QRegExp for Searching HTML Files?
I have a pool of html files and want to search through them for same targeted text. It is required to search in their text contents and ignore the html tags. I tried QRegExp, but could not find a good pattern to do this. So, I’d appreciate any help in this regard.
Searching directly is almost impossible, as the formatting gets in the way all the time. One possible solution could be, to load the HTML into a QTextDocument [doc.qt.nokia.com] and use find on the document.
This has the drawback, that the HTML might be completely altered if you are in need to manipulate the contents save the file afterwards.

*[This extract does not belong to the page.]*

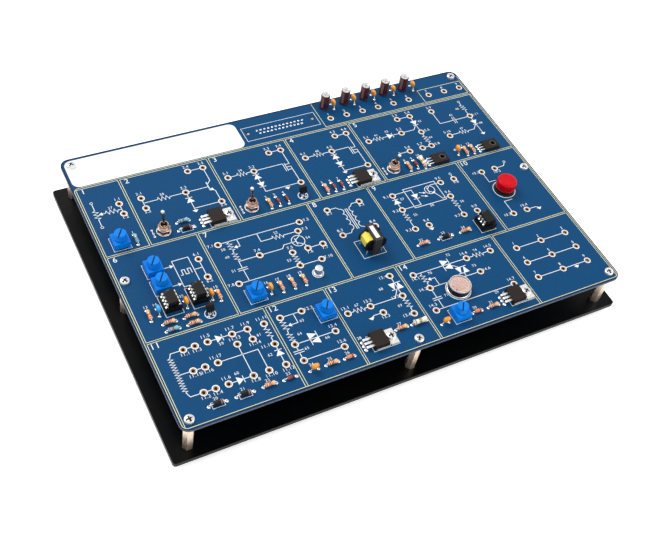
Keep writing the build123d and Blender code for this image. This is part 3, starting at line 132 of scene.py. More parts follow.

First of all, using a QRegExp to search through files on disk isn’t something that is supported directly by Qt. You’d have to load the files one by one and then search the contents. Then, using a regexp to parse HTML or XML is a bad idea. You really don’t want to do that. I would recommend that you use some HTML tidy program to create valid XML from it, and then use Qt’s XML classes to search for your text.
Even if it is valid XHTML, searching will not work out well with the raw XHTML source. Imagine you search for “foo bar” and have in your markup:
- <em>foo</em> <span class='hugo'>ba</span><span class='superduper'>r</span>
You still want to match this (obviously silly) construct, as its plain text representation is still “foo bar”. Best approach IMO would be the text search of QTextDocument.